Khalil's death in prison was confirmed by the Muslim Brotherhood which accused Egyptian authorities of "reluctance" to release Khalil even after the court order.
He was due to be freed Saturday after being arrested last month along with scores of Brotherhood supporters on charges of inciting violence and possession of weapons.
Khalil's health had recently deteriorated, especially after he was taken to court in a police van instead of an ambulance, according to one of his lawyers.
Thousands of people were reported to have taken to the streets to hold peaceful protests in Egypt days after a Cairo court Monday ordered that Brotherhood funds be seized.
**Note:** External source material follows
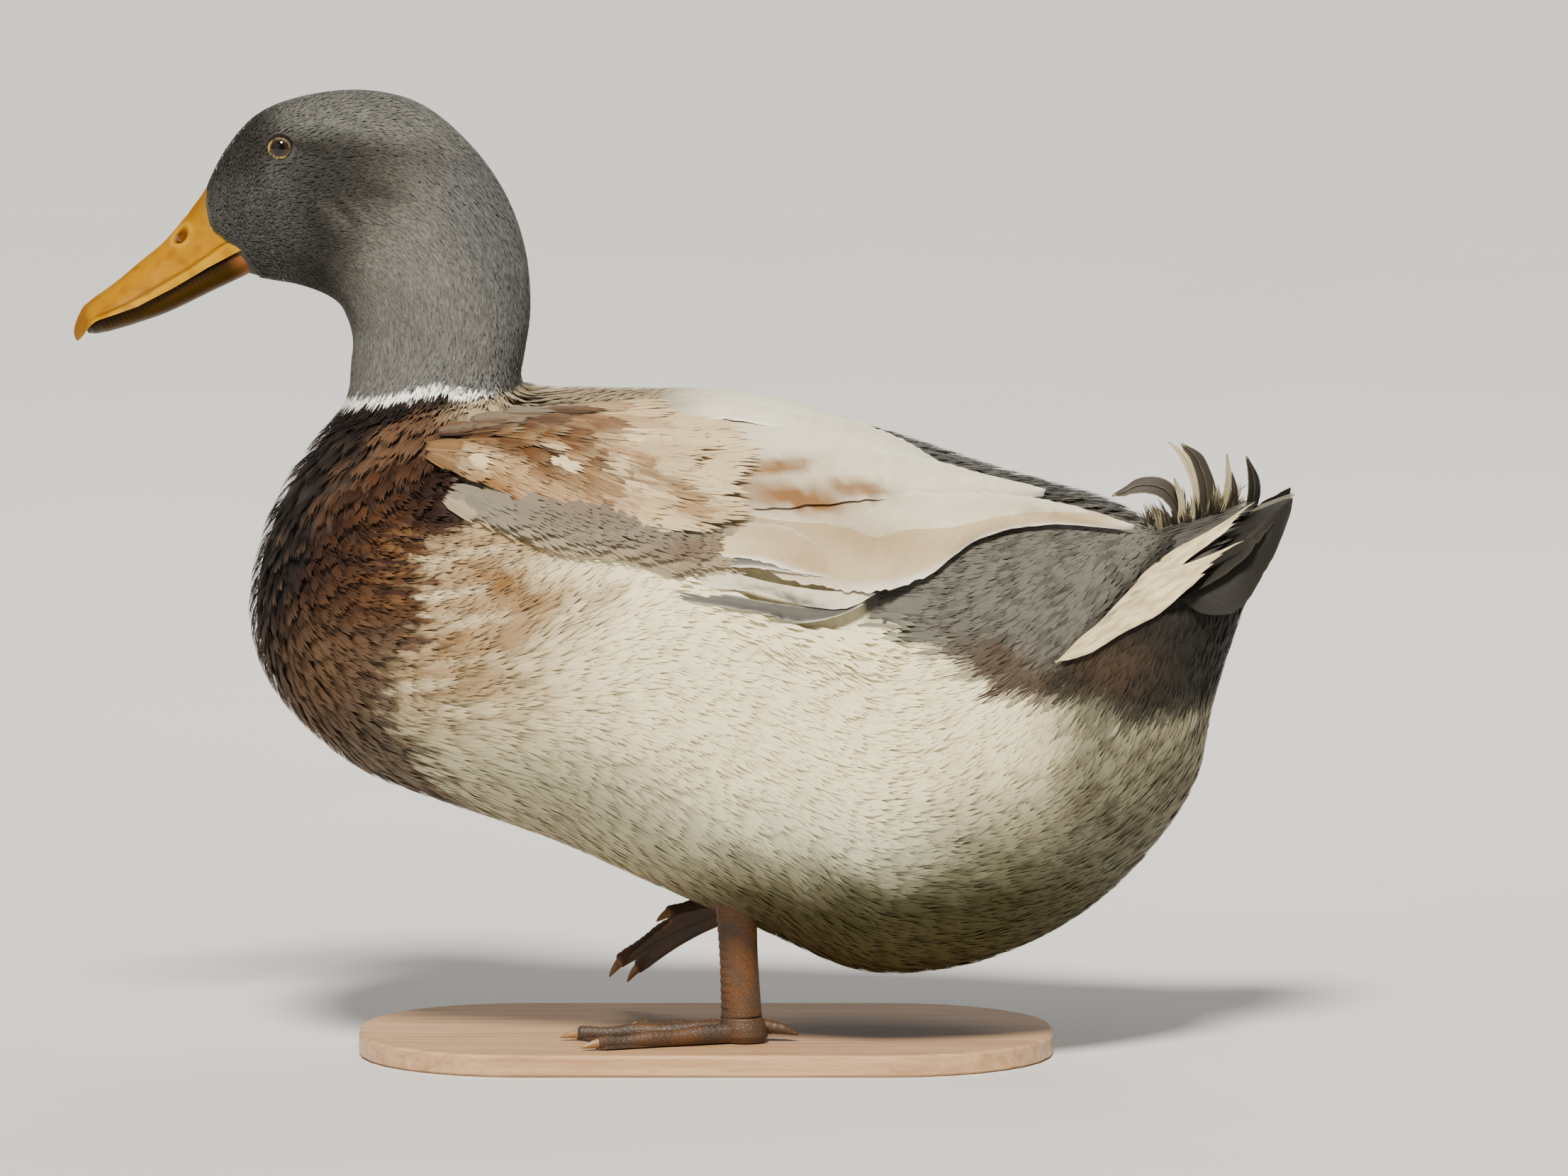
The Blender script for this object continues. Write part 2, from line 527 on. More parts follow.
def strand_feathers(name, centres, outs, rises, half, tint, edge, place, material, blades=5, rings=2,
                    spread=0.30, ragged=0.12, crown=0.12, wide=1.25, deep=0.8, round_tip=0.28, uneven=0.03,
                    paint=None):
    """Closed feathers, each a fan of tapered blades that lie side by side and part at their tips.

    centres and outs hold three (N, 3) arrays each, at the root, middle and tip, and rises three heights
    over them. edge holds the tip's colour, with its strength in a fourth column. paint gives each blade's
    colour from its place and its feather's number, instead of tint. half is the feathers' half width.
    """
    count = len(edge)
    half = np.broadcast_to(half, count)[:, None, None]
    ring_shares, profile = BLADE_RINGS[rings]
    lateral = np.linspace(-1, 1, blades) if blades > 1 else np.zeros(1)
    rng = np.random.default_rng(len(name) * 97 + count)
    jitter = rng.normal(size=(count, blades))
    reach = 1 - round_tip * lateral[None, :] ** 2 + ragged * np.clip(jitter, -1.5, 1.5)
    reach = np.clip(reach, 0.5, 1.15)[:, :, None]
    t = np.array((0.0, *ring_shares, 1.0))[None, None, :] * reach
    centre = quadratic([c[:, None, None, :] for c in centres], t[..., None])
    out = unit(quadratic([o[:, None, None, :] for o in outs], t[..., None]))
    rise = quadratic([np.broadcast_to(r, count)[:, None, None] for r in rises], t)
    ahead = unit(centres[2] - centres[0])[:, None, None, :]
    side = unit(np.cross(out, ahead))
    shift = rng.normal(size=(count, blades)) * 0.10
    fan = spread + (1 - spread) * np.minimum(t, 1.0) ** 0.8
    offset = half * (lateral[None, :, None] + shift[:, :, None]) * fan
    arch = -0.13 * half * (lateral[None, :, None] ** 2) * fan
    spine = centre + side * offset[..., None] + out * (rise + arch)[..., None]
    across = half * wide / blades * np.array(profile)[None, None, :]
    across = across * (0.85 + 0.3 * rng.random((count, blades, 1)))
    middle, up, beside = spine[:, :, 1:-1], out[:, :, 1:-1], side[:, :, 1:-1]
    ridge = middle + up * (across * crown)[..., None]
    left = middle - beside * across[..., None] - up * (across * 0.04)[..., None]
    right = middle + beside * across[..., None] - up * (across * 0.04)[..., None]
    ring_points = np.stack((left, ridge, right), axis=3).reshape(count, blades, rings * 3, 3)
    points = np.concatenate((spine[:, :, :1], ring_points, spine[:, :, -1:]), axis=2).reshape(-1, 3)
    per_blade = rings * 3 + 2
    starts = (np.arange(count * blades) * per_blade)[:, None, None]
    triangles = (blade_triangles(rings)[None] + starts).reshape(-1, 3)
    station = np.concatenate(((0,), np.repeat(np.arange(1, rings + 1), 3), (rings + 1,)))
    t = t[:, :, station]
    tone = 1 + uneven * (rng.normal(size=(count, blades, 1, 1)) + 0.7 * rng.normal(size=(count, 1, 1, 1)))
    if paint is None:
        tint = np.repeat(tint[:, None], blades, axis=1)
    else:
        marked = (spine[:, :, -2] * 0.6 + spine[:, :, -1] * 0.4).reshape(-1, 3)
        tint = paint(marked, np.repeat(np.arange(count), blades)).reshape(count, blades, 3)
    colour = tint[:, :, None, :] * tone * (deep + (1 - deep) * smooth(0.0, 0.5, t))[..., None]
    tip = edge[:, None, None, 3:4] * smooth(0.62, 0.95, t)[..., None]
    colour = colour + (edge[:, None, None, :3] - colour) * tip
    corner = np.concatenate(((0,), np.tile((-1, 0, 1), rings), (0,)))
    spots = np.empty((count, blades, per_blade, 2))
    spots[..., 0] = place[:, None, None, 0] + (t * 2 - 1) * BAKE_PATCH
    spots[..., 1] = place[:, None, None, 1] + (lateral[None, :, None] + 0.15 * corner) * BAKE_PATCH
    sides = np.tile(np.concatenate(((3,), np.tile((1, 0, 2), rings), (3,))), count * blades)
    return join_triangles(name, points, triangles, np.clip(colour, 0, 1).reshape(-1, 3),
                          spots.reshape(-1, 2), material, sides)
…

Two days later, police stormed the headquarters of a Brotherhood newspaper and shut it down.
Egyptian authorities have unleashed a massive crackdown on Muslim Brotherhood leaders, rounding up hundreds of the group's senior and mid-ranking members, topped by its spiritual leader Mohamed Badie and deputies Khairat al-Shater and Rashad Bayoumi.
Brotherhood supporters had held sit-ins in Cairo demanding the reinstatement of elected Islamist president Mohammed Morsi who was deposed by the army July 3 after millions protested his rule.
Many hundreds of people, including nearly 100 soldiers and police, are said to have been killed in violent clashes between protesters and the army since Morsi's ouster July 3.